I understand it's hard not to like Facebook. Bulls keep pointing to the 1 billion plus MAUs glued to Facebook with potentially limitless monetizing opportunities. However, even the best and most profitable companies have a certain price. The latest earnings release shows that Facebook has delivered strong growth during the last quarter. There is no doubt that Facebook's recent growth in mobile revenues is impressive but investors also must keep a close eye on growing expenses as well as some of the other concerns I have raised above.
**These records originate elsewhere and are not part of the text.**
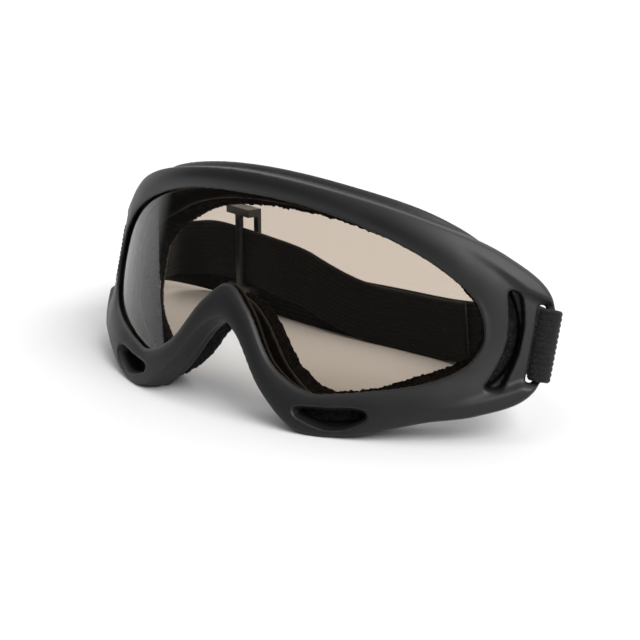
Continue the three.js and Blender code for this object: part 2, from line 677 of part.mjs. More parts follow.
const slider = addMesh(strap, 'strap_slider', sliderBody(), SLIDER_MATERIAL);
const seat = strapFrame(SLIDER_AT);
const seatPlace = returnPlace(SLIDER_AT);
slider.position.copy(seat.point).addScaledVector(seat.inward, seatPlace.inward);
slider.position.z += seatPlace.raise;
slider.setRotationFromMatrix(new THREE.Matrix4().makeBasis(seat.tangent, seat.inward, seat.up));

// ---- origin at the bottom centre of the whole object ----
goggles.updateMatrixWorld(true);
const extent = new THREE.Box3().setFromObject(goggles, true);
const middle = extent.getCenter(new THREE.Vector3());
goggles.position.set(-middle.x, -middle.y, -extent.min.z);

export default goggles;
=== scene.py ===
import json
import math

import bpy
import numpy as np
from mathutils import Matrix, Vector, noise


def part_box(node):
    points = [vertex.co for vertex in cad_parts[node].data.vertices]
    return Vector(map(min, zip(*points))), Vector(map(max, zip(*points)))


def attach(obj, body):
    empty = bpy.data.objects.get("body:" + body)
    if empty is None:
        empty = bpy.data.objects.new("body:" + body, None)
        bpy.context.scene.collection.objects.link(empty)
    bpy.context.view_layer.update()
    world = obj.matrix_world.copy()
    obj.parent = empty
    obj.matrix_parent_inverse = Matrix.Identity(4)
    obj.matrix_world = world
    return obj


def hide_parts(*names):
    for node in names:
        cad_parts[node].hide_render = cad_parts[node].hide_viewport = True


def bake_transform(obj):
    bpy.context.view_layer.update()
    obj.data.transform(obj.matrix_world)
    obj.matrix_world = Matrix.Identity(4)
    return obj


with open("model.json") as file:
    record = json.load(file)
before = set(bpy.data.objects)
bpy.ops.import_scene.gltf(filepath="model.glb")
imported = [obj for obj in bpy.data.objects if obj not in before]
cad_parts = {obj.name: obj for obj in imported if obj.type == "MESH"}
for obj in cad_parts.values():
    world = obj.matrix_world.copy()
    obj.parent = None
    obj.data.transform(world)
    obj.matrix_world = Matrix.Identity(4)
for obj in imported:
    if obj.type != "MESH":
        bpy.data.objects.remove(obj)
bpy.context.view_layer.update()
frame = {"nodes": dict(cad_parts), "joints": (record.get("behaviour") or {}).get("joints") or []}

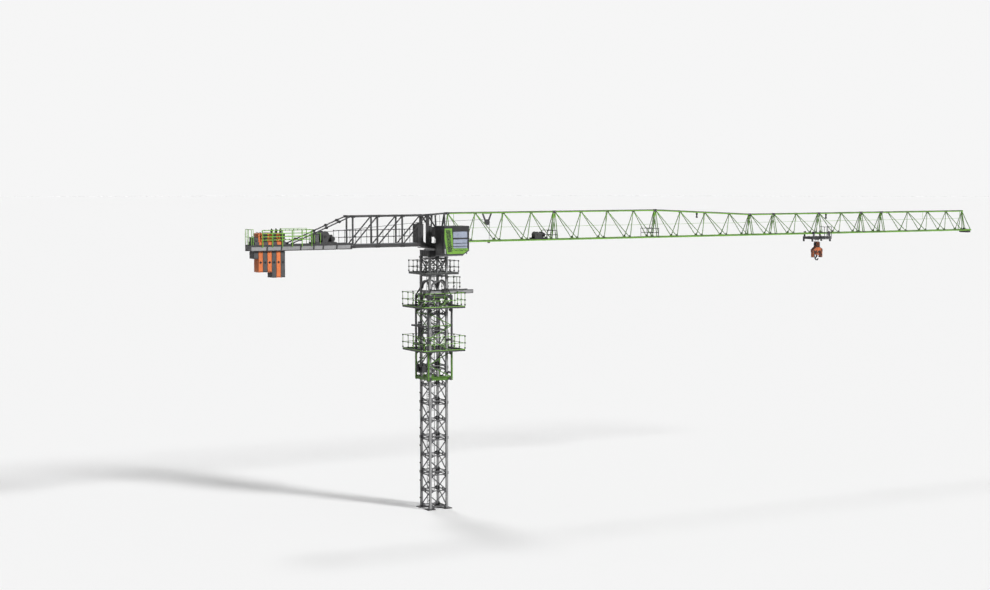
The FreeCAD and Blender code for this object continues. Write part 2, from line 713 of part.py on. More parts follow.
def jib_section(index):
    """One triangular jib section, its chords ending flush at the joint planes."""
    start = JIB_ROOT_X + sum(JIB_LENGTHS[:index])
    length = JIB_LENGTHS[index]
    end = start + length
    last = index == len(JIB_LENGTHS) - 1
    low_end = end + TIP_OVERHANG if last else end
    depth_start = JIB_DEPTH if index < TAPER_SECTION else JIB_TIP_DEPTH
    depth_end = JIB_DEPTH if index + 1 < TAPER_SECTION else JIB_TIP_DEPTH
    half = JIB_WIDTH / 2
    low = JIB_CHORD_Z

    def top_at(x):
        share = (x - start) / length
        return low + depth_start + (depth_end - depth_start) * share

    parts = [beam((start, 0, top_at(start)), (end, 0, top_at(end)), UPPER_CHORD, UPPER_CHORD)]
    for y in (-half, half):
        parts.append(beam((start, y, low), (low_end, y, low), LOWER_CHORD, LOWER_CHORD))
    upper, lower = jib_nodes(start, JIB_BAYS[index])
    inset = CHORD_LUG_LENGTH / 2
    places = [min(max(x, start + inset), end - inset) for x in upper]
    for foot in lower:
        before = max(x for x in places if x < foot)
        after = min(x for x in places if x > foot)
        for y in (-half, half):
            for x in (before, after):
                parts.append(rod((x, 0, top_at(x)), (foot, y, low), JIB_BRACE))
        parts.append(rod((foot, -half, low), (foot, half, low), JIB_BRACE))
    feet = [start + inset] + lower + [end - inset]
    for i in range(len(feet) - 1):
        side = half if i % 2 == 0 else -half
        parts.append(rod((feet[i], -side, low), (feet[i + 1], side, low), JIB_BRACE))
    for x in (start + inset, end - inset):
        parts.append(rod((x, -half, low), (x, half, low), JIB_BRACE))
        for y in (-half, half):
            parts.append(rod((x, 0, top_at(x)), (x, y, low), JIB_BRACE))
    if last:
        edge = LOWER_CHORD / 2
        parts.append(box(low_end - LOWER_CHORD, low_end, -half, half, low - edge, low + edge))
        for y in (-half, half):
            parts.append(rod((end - inset, 0, top_at(end)), (low_end - 30, y, low), JIB_BRACE))
    whole = join(parts)
    if depth_start != depth_end:
        whole = whole.common(box(start, low_end, -half * 2, half * 2, 0, 2 * low))
    return whole


def tip_box():
    """The box for the rope anchorage under the tip of the jib."""
    half = JIB_WIDTH / 2 + LOWER_CHORD / 2
    end = JIB_TIP_X + TIP_OVERHANG - 60.0
    top = JIB_CHORD_Z - LOWER_CHORD / 2
    return box(end - TIP_BOX_LENGTH, end, -half, half, top - TIP_BOX_DEPTH, top)


def trolley_rails():
    """The two rails outside the lower chords."""
    half = JIB_WIDTH / 2 + LOWER_CHORD / 2
    end = JIB_TIP_X + TIP_OVERHANG - RAIL_END_GAP
    z = JIB_CHORD_Z - LOWER_CHORD / 2
    left = box(RAIL_START, end, -half - RAIL_WIDTH, -half, z, z + RAIL_THICK)
    right = box(RAIL_START, end, half, half + RAIL_WIDTH, z, z + RAIL_THICK)
    return [left, right]


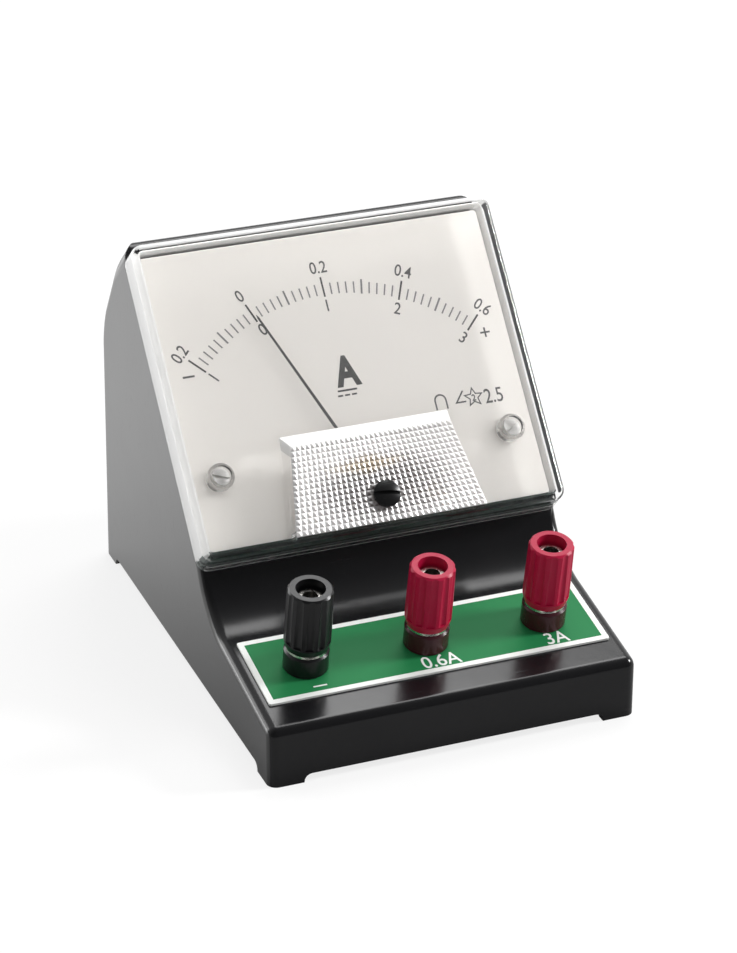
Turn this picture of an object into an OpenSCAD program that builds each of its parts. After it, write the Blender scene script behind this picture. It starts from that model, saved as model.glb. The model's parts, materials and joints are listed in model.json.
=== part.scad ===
// Bench ammeter for a classroom: a moving-coil movement behind a clear sloping window,
// in a one-piece moulded desk case with three binding posts on its front deck.
// Millimetres. X is to the right, Y runs from the front to the back, Z is up, and the
// origin is on the table under the middle of the case.

/* [Case] */
// Width of the moulded case
case_w = 98; // [94:0.5:112]
// Depth of the case at the table
case_d = 134; // [130:0.5:150]
// Height of the front face where the deck begins
front_h = 15.8; // [14:0.2:20]
// Slope of the deck that carries the posts
deck_slope = 10.3; // [8:0.1:12]
// Wall of the moulding
wall = 2.5; // [2:0.1:3]
// Radius of the upright corners
corner_r = 3; // [2:0.25:4]
// Height of the four moulded feet
foot_h = 2.2; // [1.8:0.1:3.2]
// Length of each foot along the case's edges
foot_l = 9; // [7:0.5:14]
// Forward lean of the back wall
back_lean = 3; // [1:0.25:5]
// Radius where the ramp rises from the deck
ramp_r = 20; // [14:0.5:21]
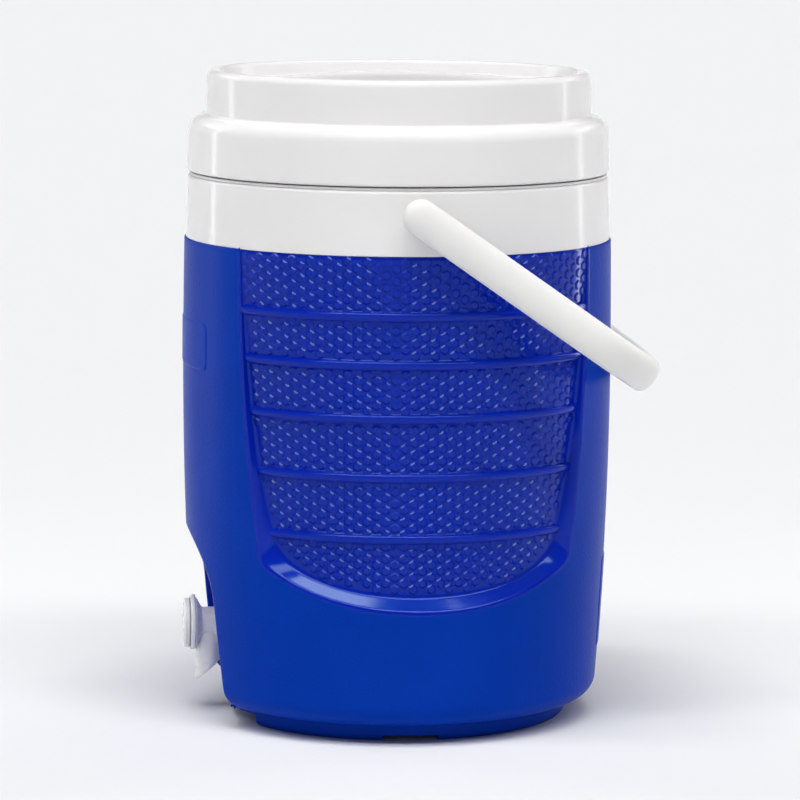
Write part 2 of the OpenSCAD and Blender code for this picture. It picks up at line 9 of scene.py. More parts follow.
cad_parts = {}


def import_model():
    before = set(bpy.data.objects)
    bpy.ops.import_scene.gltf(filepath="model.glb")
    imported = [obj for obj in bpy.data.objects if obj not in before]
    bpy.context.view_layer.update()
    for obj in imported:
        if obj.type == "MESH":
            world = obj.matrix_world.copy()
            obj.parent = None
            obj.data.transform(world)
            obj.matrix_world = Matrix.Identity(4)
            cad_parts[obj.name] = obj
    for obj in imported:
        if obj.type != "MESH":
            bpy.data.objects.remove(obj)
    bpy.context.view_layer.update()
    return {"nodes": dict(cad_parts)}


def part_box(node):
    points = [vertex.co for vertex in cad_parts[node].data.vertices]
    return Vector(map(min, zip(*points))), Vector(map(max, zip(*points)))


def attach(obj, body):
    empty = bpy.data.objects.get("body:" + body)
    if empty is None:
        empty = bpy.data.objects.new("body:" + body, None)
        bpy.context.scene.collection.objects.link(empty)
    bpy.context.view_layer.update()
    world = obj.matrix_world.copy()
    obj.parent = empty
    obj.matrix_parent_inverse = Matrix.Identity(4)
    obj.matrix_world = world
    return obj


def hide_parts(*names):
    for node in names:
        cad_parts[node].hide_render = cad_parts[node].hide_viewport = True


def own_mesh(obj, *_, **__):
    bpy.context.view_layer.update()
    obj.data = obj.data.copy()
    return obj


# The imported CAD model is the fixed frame. Lengths below are in millimetres, as in the CAD model, and
# mesh_object() turns them into metres. Angles round the jug are in degrees from its front, -Y, towards +X.
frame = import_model()
MM = 0.001


def low(node):
    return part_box(node)[0] / MM


def high(node):
    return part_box(node)[1] / MM


# ---------- sizes ----------

FIT_GAP = 0.1                   # between the CAD model's pieces

# Places read from the frame
COLLAR_LOW_Z = low("collar").z
COLLAR_TOP_Z = high("collar").z
COLLAR_R = high("collar").x
SHELL_TOP_Z = COLLAR_LOW_Z - FIT_GAP
LID_LOW_Z = low("lid_shell").z
LID_TOP_Z = high("lid_shell").z
LID_R = high("lid_shell").x
GASKET_LOW_Z = low("lid_gasket").z
GASKET_TOP_Z = high("lid_gasket").z
PAN_LOW_Z = low("lid_pan").z
PAN_TOP_Z = high("lid_pan").z
PAN_R = high("lid_pan").x
NECK_TOP_Z = high("inner_liner").z
LINER_LOW_Z = low("inner_liner").z
PIVOT_Z = (low("pivot_pin_right").z + high("pivot_pin_right").z) / 2
ARM_X = high("pivot_pin_right").x
SPIGOT_Z = (low("spigot_gasket").z + high("spigot_gasket").z) / 2
SPOUT_TIP_Z = low("spigot_body").z
BELL_FRONT = -low("spigot_body").y
BARREL_END = -high("spigot_body").y
BUTTON_FACE = -low("push_button").y
BUTTON_R = high("push_button").x
ALCOVE_BACK = -high("spigot_gasket").y - FIT_GAP / 2

# Shell: two parabolas that meet at the belly, above a rounding and a foot ring
SHELL_R = 132.0
BELLY_Z = 215.0
BELLY_DROP = 7.0
TOP_DROP = 0.7
FOOT_R = 106.0
FOOT_TOP_Z = 11.4
BOTTOM_ROUND = 13.0
ROUND_Z = FOOT_TOP_Z + BOTTOM_ROUND
ROUND_R = SHELL_R - BELLY_DROP - BOTTOM_ROUND
FOOT_EDGE = 4.0
FOOT_LEDGE = 4.0                # the flat start of the ledge over the foot ring
LEDGE_ROUND = 1.4
FOOT_IN_R = 92.0
FOOT_SEAM_R = 95.0
UNDERSIDE_Z = 8.0
PAD_R = 30.0
PAD_ROUND = 1.5
UNDERSIDE_ROUND = 1.2
NOTCH_HALF_ANGLE = 9.4
NOTCH_H = 3.5
FOOT_GAP_HALF_ANGLE = 31.6      # of the gap in the foot ring, under the alcove
FOOT_GAP_H = 7.0
SHELL_WALL = 1.8
TOP_BEVEL = 0.3
TOP_IN_R = 126.0                # the top edge turns in to here, under the collar,
TOP_LIP = 4.0                   # and down by this much
SKIN_R = 130.0                  # turns an angle round the jug into a length along its skin
SKIN_STEP = 4.0
ROUNDING_STEP = 1.4
ROW_RATIO = 0.866               # height over side of the skin's even triangles
SKIN_MARGIN = 1.1               # from the skin's free points to its holes
MARGIN = 1.6                    # from other free points to their outline
WELD = 0.01

# Side panels
PANEL_TURN = 2.1                # degrees by which their middles lie behind the jug's sides
PANEL_LOW_Z = 82.0
PANEL_LOW_R = 120.5
PANEL_TOP_R = 130.0
BEVEL_ROUND = 1.8
FLOOR_ROUND = 2.2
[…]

I still believe that Facebook has the potential for further acceleration in revenue growth in 2013 and beyond, but I think that this potential is more than priced-in in Facebook's current stock price ($31.25) in terms of its high forward P/E multiple, therefore any drop in the currently very high sentiment triggered by some important concerns about this earnings release could result in a sharp pullback in the stock price.